Housing Markets and Planning Policy

These governmental constraints on land supply are to some extent
understandable. Spatial economic restructuring and population growth have
underpinned rapid urbanisation and urban sprawl around the globe. Urban
sprawl is often accompanied by a host of negative outcomes including the
loss of open space and environmentally valuable land, greater car usage
and traffic congestion, and the abandonment and/or disinvestment in older
neighbourhoods. The response has often been to introduce and expand planning policies to control urban development and mitigate these outcomes,
even if this does limit the capacity of the housing market to respond to
changes in demand.
These supply constraints make less sense when viewed in a context where
owner occupation is the dominant tenure, the population is growing and
housing demand is rising rapidly (e.g. in USA, Australia, Spain, Iceland,
Greece).
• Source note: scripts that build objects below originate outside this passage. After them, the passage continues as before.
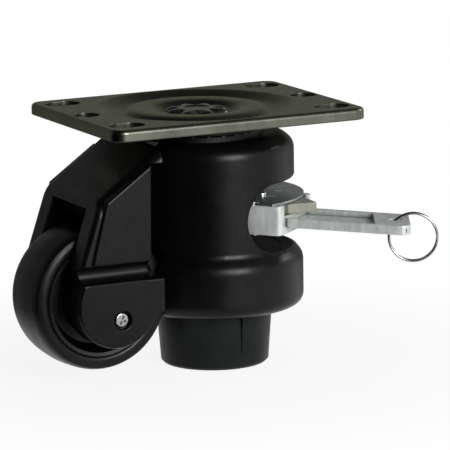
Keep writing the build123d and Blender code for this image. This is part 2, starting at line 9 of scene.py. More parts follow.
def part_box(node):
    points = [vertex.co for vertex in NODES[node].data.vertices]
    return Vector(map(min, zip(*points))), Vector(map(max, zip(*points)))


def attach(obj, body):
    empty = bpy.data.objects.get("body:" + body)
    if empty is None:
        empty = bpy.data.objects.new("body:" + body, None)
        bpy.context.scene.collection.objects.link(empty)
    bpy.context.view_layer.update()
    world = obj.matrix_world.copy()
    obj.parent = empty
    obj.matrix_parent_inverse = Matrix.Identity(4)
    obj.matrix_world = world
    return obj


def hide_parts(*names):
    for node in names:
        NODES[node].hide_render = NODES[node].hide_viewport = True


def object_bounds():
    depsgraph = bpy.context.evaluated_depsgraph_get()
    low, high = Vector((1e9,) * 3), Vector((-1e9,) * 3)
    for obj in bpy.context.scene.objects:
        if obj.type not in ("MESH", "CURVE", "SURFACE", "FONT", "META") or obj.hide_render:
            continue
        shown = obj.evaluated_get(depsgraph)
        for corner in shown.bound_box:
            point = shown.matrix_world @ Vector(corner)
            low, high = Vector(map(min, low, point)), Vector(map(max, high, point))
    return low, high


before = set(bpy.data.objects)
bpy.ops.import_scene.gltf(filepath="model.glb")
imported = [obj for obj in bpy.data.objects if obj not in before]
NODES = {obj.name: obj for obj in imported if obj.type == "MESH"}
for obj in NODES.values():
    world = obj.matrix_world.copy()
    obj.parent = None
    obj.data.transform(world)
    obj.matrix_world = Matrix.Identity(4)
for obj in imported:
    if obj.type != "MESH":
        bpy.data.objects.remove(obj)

bl_info = {
    "name": "Levelling castor",
    "version": (1, 0, 0),
    "blender": (4, 5, 0),
    "location": "View3D > Sidebar > Castor",
    "description": "Finishes a levelling castor: plate, housing, wheel, foot, lever and key ring",
    "category": "Object",
}

CAD_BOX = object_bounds()
MM = 0.001
FOOT_X = (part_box("foot")[0].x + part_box("foot")[1].x) / 2


# ---- sizes and colours a user would change ----------------------------------
def colour(name, description, default):
    """One linear RGB colour property."""
    return FloatVectorProperty(name=name, description=description, default=default,
                               subtype="COLOR", size=3, min=0.0, max=1.0)


def length(name, description, default):
    """One length property, in metres."""
    return FloatProperty(name=name, description=description, default=default,
                         unit="LENGTH", min=0.0)


class CastorSizes(bpy.types.PropertyGroup):
    """Sizes of the pieces made here, in metres."""

    head_r: length("Pin head radius", "Radius of the kingpin head between its petals", 9.4 * MM)
    petal_reach: length("Petal reach", "How far a clenched petal stands past the head", 1.8 * MM)
    petals: IntProperty(name="Petals", description="Clenched petals round the kingpin head",
                        default=8, min=3)
    wire_r: length("Wire radius", "Radius of the key ring's wire", 0.45 * MM)
    edge_round: length("Edge rounding", "Radius to which the casting's edges look worn", 0.7 * MM)


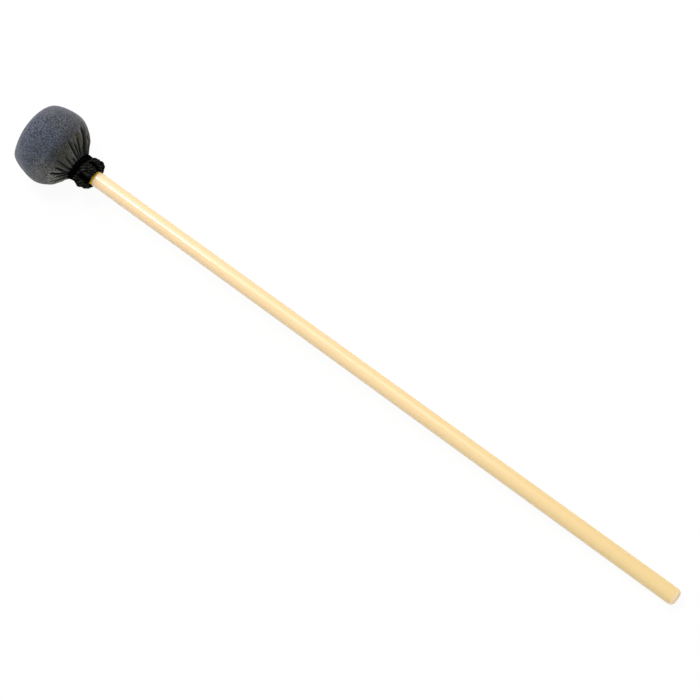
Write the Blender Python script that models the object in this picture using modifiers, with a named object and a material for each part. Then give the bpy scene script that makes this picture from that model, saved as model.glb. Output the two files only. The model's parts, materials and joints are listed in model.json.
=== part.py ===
"""Singing bowl striker: a suede-covered head bound to a tapered birch handle.

The handle lies along X. The origin is the centre of its flat butt end, +X points out of that end and the
head is at -X. Sizes are in millimetres, and stations are measured along the handle from the head's face.
"""

import math

import bpy
from mathutils import Vector

MM = 0.001

# Clearance between pieces that touch
FIT = 0.3

# Handle
HANDLE_LENGTH = 406.4
HANDLE_BUTT_DIAMETER = 9.4
HANDLE_TIP_DIAMETER = 8.3
BUTT_ROUNDING = 2.8
TIP_CHAMFER = 0.8
TIP_SETBACK = 14.6
HANDLE_SIDES = 32
ROUNDING_STEPS = 5

# Outline of the head
HEAD_LENGTH = 33.6
HEAD_DIAMETER = 41.7
BELLY_SETBACK = 16.5
FACE_FLAT_DIAMETER = 12.0
FACE_PULL = 9.3
BROW_PULL = 11.5
BACK_PULL = 8.5
NAPE_PULL = (5.0, 6.85)
OUTLINE_STEPS = 5
LINING_STEPS = 3
HEAD_SET_OVER = 1.3

# Suede cover, with its pleats and its bound neck
SUEDE_THICKNESS = 1.2
PLEATS = 16
PLEAT_SAMPLES = 3
PLEAT_START = 20.0
PLEAT_DEPTH = 1.5
PLEAT_RUN = 0.88
NECK_DIAMETER = 16.0
NECK_LENGTH = 3.2
GATHER_LENGTH = 3.5
TAIL_WALL = 0.8
BED_STEPS = 3

# Layers inside the cover
PAD_THICKNESS = 4.0
FELT_THICKNESS = 4.0
FELT_BACK = 2.8
LAYER_SIDES = 24

# Thread drawn round the handle inside the neck
TIE_DIAMETER = 0.7
TIE_SIDES = 6

# Thread bound round the neck
THREAD_DIAMETER = 0.6
THREAD_PITCH = 1.04

# Soft cord wound into the collar
CORD_DIAMETER = 2.0
COLLAR_DIAMETER = 18.8
COLLAR_REACH = 3.6
COLLAR_START_ANGLE = 141.0
COLLAR_TURNS = 3.2
LOOP_POINTS = 24

# Sizes that follow
OVERALL_LENGTH = HANDLE_LENGTH + TIP_SETBACK
HEAD_SIDES = PLEATS * PLEAT_SAMPLES
NECK_CORE_RADIUS = NECK_DIAMETER / 2 - THREAD_DIAMETER - FIT
COLLAR_START = HEAD_LENGTH + NECK_LENGTH


def clear_scene():
    for obj in list(bpy.data.objects):
        bpy.data.objects.remove(obj, do_unlink=True)


def make_collection(name):
    collection = bpy.data.collections.new(name)
    bpy.context.scene.collection.children.link(collection)
    return collection


def make_material(name, colour, roughness):
    material = bpy.data.materials.new(name)
    material.use_nodes = True
    shader = material.node_tree.nodes["Principled BSDF"]
    shader.inputs["Base Color"].default_value = (*colour, 1.0)
    shader.inputs["Roughness"].default_value = roughness
    shader.inputs["Metallic"].default_value = 0.0
    return material


def along(station):
    """Metres along the handle's line for a station, with the butt end at zero."""
    return (station - OVERALL_LENGTH) * MM


def handle_radius(station):
    """Radius of the tapered handle at a station."""
    share = (station - TIP_SETBACK) / HANDLE_LENGTH
    return (HANDLE_TIP_DIAMETER + (HANDLE_BUTT_DIAMETER - HANDLE_TIP_DIAMETER) * share) / 2


def smooth(share):
    """Ease from 0 to 1 with level ends."""
    share = min(max(share, 0.0), 1.0)
    return share * share * (3 - 2 * share)


def arc(centre, radii, start, end, steps):
    """Points on an ellipse's arc, from one angle to another in degrees."""
    points = []
    for step in range(steps + 1):
        angle = math.radians(start + (end - start) * step / steps)
        points.append(centre + Vector((radii[0] * math.cos(angle), radii[1] * math.sin(angle))))
    return points


def bezier(start, leave, arrive, end, steps):
    """Points on a cubic curve whose two handles are offsets from its ends."""
    first = start + leave
    second = end + arrive
    points = []
    for step in range(steps + 1):
        t = step / steps
        s = 1 - t
        point = start * s**3 + first * 3 * s * s * t + second * 3 * s * t * t + end * t**3
        points.append(point)
    return points


def inset(outline, distance):
    """The outline moved towards the handle's line by a distance square to itself."""
    moved = []
    for index, point in enumerate(outline):
        before = outline[max(index - 1, 0)]
        after = outline[min(index + 1, len(outline) - 1)]
        run = (after - before).normalized()
        moved.append(point + Vector((run.y, -run.x)) * distance)
    return moved


def clipped(outline, first, last):
    """The stretch of an outline between two stations."""
    kept = []
    for here, there in zip(outline, outline[1:]):
        span = there.x - here.x
        if span <= 0:
            continue
        low = max(here.x, first)
        high = min(there.x, last)
        if low >= high:
            continue
        if not kept:
            kept.append(here.lerp(there, (low - here.x) / span))
        kept.append(here.lerp(there, (high - here.x) / span))
    return kept


def turned(name, outline, sides, collection):
    """A solid turned on the handle's line, from an outline that runs from the head's face to the butt.

    Its profile starts half a side round, so that a facet and not an edge faces down.
    """
    profile = [Vector((outline[0].x, 0.0)), *outline, Vector((outline[-1].x, 0.0))]
    half_side = math.pi / sides
    corners = []
    for point in reversed(profile):
        x = point.y * math.cos(half_side) * MM
        y = point.y * math.sin(half_side) * MM
        corners.append((x, y, along(point.x)))
    edges = [(index, index + 1) for index in range(len(corners) - 1)]
    mesh = bpy.data.meshes.new(name)
    mesh.from_pydata(corners, edges, [])
    blank = bpy.data.objects.new(name, mesh)
    collection.objects.link(blank)
    screw = blank.modifiers.new("Turn", "SCREW")
    screw.axis = "Z"
    screw.angle = 2 * math.pi
    screw.steps = sides
    screw.render_steps = sides
    screw.use_merge_vertices = True
    screw.merge_threshold = 0.00001
    return blank


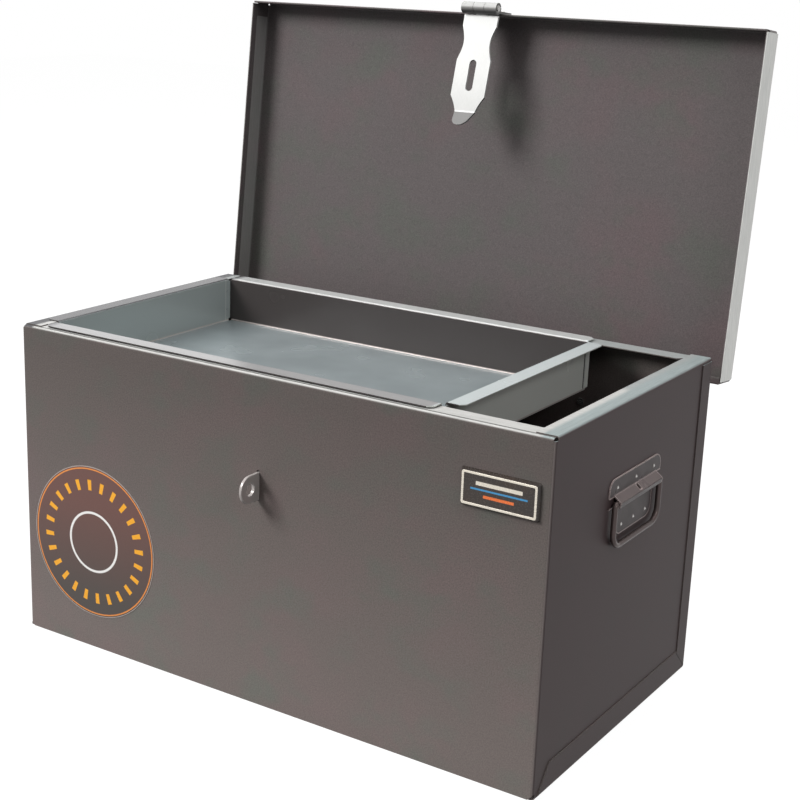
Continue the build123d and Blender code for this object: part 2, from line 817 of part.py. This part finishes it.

In these circumstances large (and growing) segments of the population
will be unable to afford access to decent quality homes. Simple (mainstream)
economics principles suggest that this can be remedied by increasing the
supply of units by such an extent that the price of all new and existing
housing is reduced. This can be politically unacceptable. Despite the obvious
benefits to households on low incomes there may not be a widespread appetite for lower house prices. In fact, most voters like rising house prices and
so do many powerful business interest groups including the development
industry, financial institutions, real estate agents, valuers and lawyers. As a
result, affordability problems tend to be addressed in three ways: offering lower
quality (and cheaper) units; lowering construction costs through grants or
subsidies to producers; or lowering real occupancy costs by raising incomes
(Downs, 2004). Even though planning policies often explicitly emphasise
social equity in the context of housing provision, this tension between controlling sprawl by limiting development and tackling affordability problems
by encouraging new building and/or propping up demand continues to pose a

conundrum for policy-makers and academics worldwide. This book seeks to
explore these issues. It is hoped that, while we acknowledge that the arguments
developed in the book are grounded within the context of planning for housing
markets in the United Kingdom, there are important lessons that reach beyond
this national context. There are, however, no simple solutions.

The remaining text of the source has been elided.